У нас тоже есть компании, которые научились работать в таком режиме. Например, крупный производитель труб — ТМК. Они знают, что на их рынке, чтобы выигрывать конкуренцию, нужно предлагать совершенно новую продукцию, и помогут им в этом учёные. Допустим, надо сделать трубу, которая будет работать на глубине 5 километров, в агрессивных условиях среды при добыче нефти или газа. Они обращаются к учёным, дают им параметры этой среды, и те предлагают сплав, который будет её терпеть. Эта работа прекрасно налажена, создаются уникальные сплавы, а сверхприбыль снова вкладывается в науку. Такие компании у нас стали появляться, это и есть инновационная экономика.
Идём дальше. Давайте по-другому взглянем на реинжиниринг.
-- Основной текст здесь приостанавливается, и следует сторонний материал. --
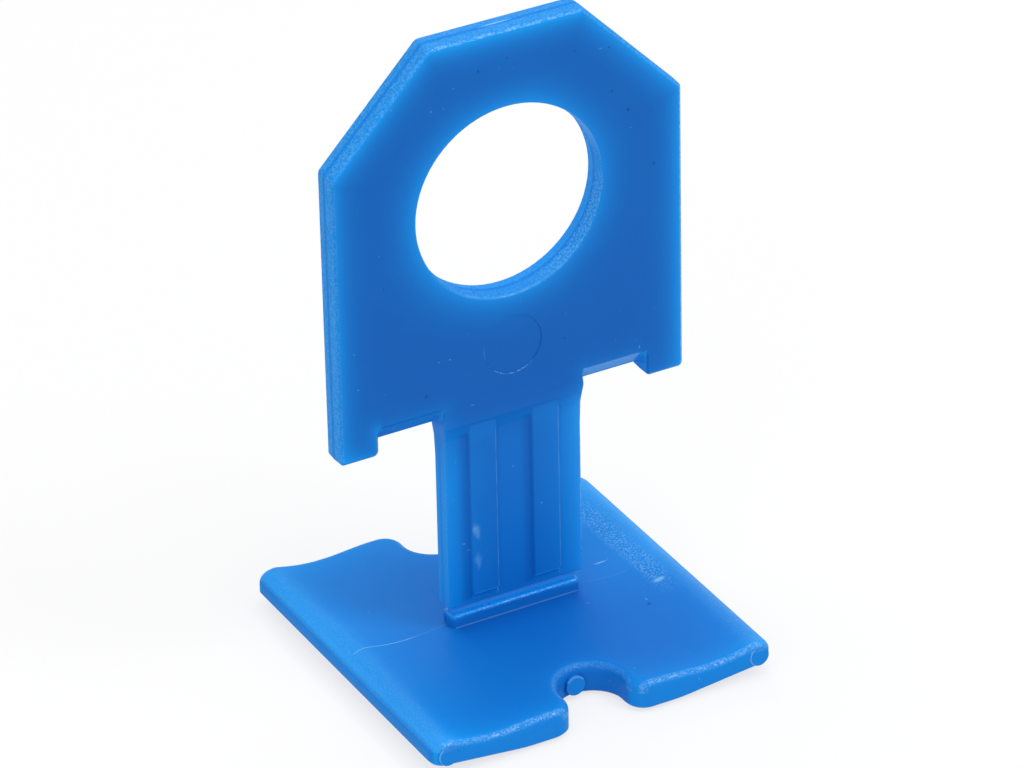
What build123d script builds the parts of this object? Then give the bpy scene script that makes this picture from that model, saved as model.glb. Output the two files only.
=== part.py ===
from build123d import *
import os

# One moulded clip, in millimetres: X across, Y through its thickness, Z up from under the plate
# The two mould halves meet on the plane y = 0, and most walls lean back from it by a draft in degrees

# Base plate: flat crown, shallow valleys, raised rims and sides that fall away
# A slope is the rise for each millimetre across
plate_width = 34.0
plate_depth = 33.74
plate_corner_radius = 1.2
crown_inset = 10.8
crown_height = 3.4
valley_inset = 7.4
valley_width = 2.8
valley_height = 3.12
rim_inset = 1.8
rim_height = 3.78
rim_radius = 2.0
side_top_height = 2.65
side_top_slope = 0.63
side_foot_height = 1.22
side_foot_slope = 0.2
rest_inset = 9.2
underside_slope = 0.105
bend_radius = 16.0
plate_top_draft = 1.36
plate_underside_draft = 0.92
plate_top_edge_radius = 0.85
plate_underside_edge = 0.28

# Notch in the middle of the front and of the rear edge
notch_radius = 2.95
notch_depth = 5.45
notch_lip_radius = 1.9

# Stem with its foot and the thin neck where it breaks
stem_width = 13.6
stem_thickness = 1.95
stem_edge_radius = 0.25
stem_end_chamfer = 0.2
foot_width = 12.9
foot_height = 4.6
foot_edge_radius = 0.3
foot_corner_radius = 0.4
neck_width = 12.5
neck_thickness = 1.0
neck_height = 0.75
neck_edge_radius = 0.3

# The stem widens a little towards the head and thickens into it on a short ramp
root_width = 13.9
root_height = 20.5
ramp_top = 24.0
ramp_height = 1.3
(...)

Что в нём плохого? Почему это считается постыдным — покупать, разбирать и потом собирать своё? Весь мир так делает, в том числе американцы. Если они что-то не понимают, они закупают и смотрят, как это устроено. Нам тоже надо этим заниматься, чтобы двигаться вперёд.
— Проблема «утечки мозгов» вновь становится актуальной. Как остановить отток молодых учёных?
— Очевидно, если мы не создадим им здесь достойные условия, мы этот отток не остановим. Как аспирант может жить на 6-8 тысяч рублей? Нормальный уровень — это 85 тысяч, как им платят в Сколково. Тогда они будут жить и работать в России.
Второй вопрос — оборудование. Учёному важно работать на современном оборудовании. К сожалению, подавляющая его часть в наших институтах — зарубежного производства. Но при этом в России есть своё научное приборостроение. Приведу пример — секвенаторы. Это приборы, которые используются для анализа генома, но сейчас уже активно применяются и в медицинских клиниках. В нашей стране закупается около 200 секвенаторов в год. Из них около 35 — отечественной разработки Института аналитического приборостроения РАН в Санкт-Петербурге. Эти приборы пользуются большим спросом, и организациям, которые производят такое оборудование, конечно, надо оказывать поддержку.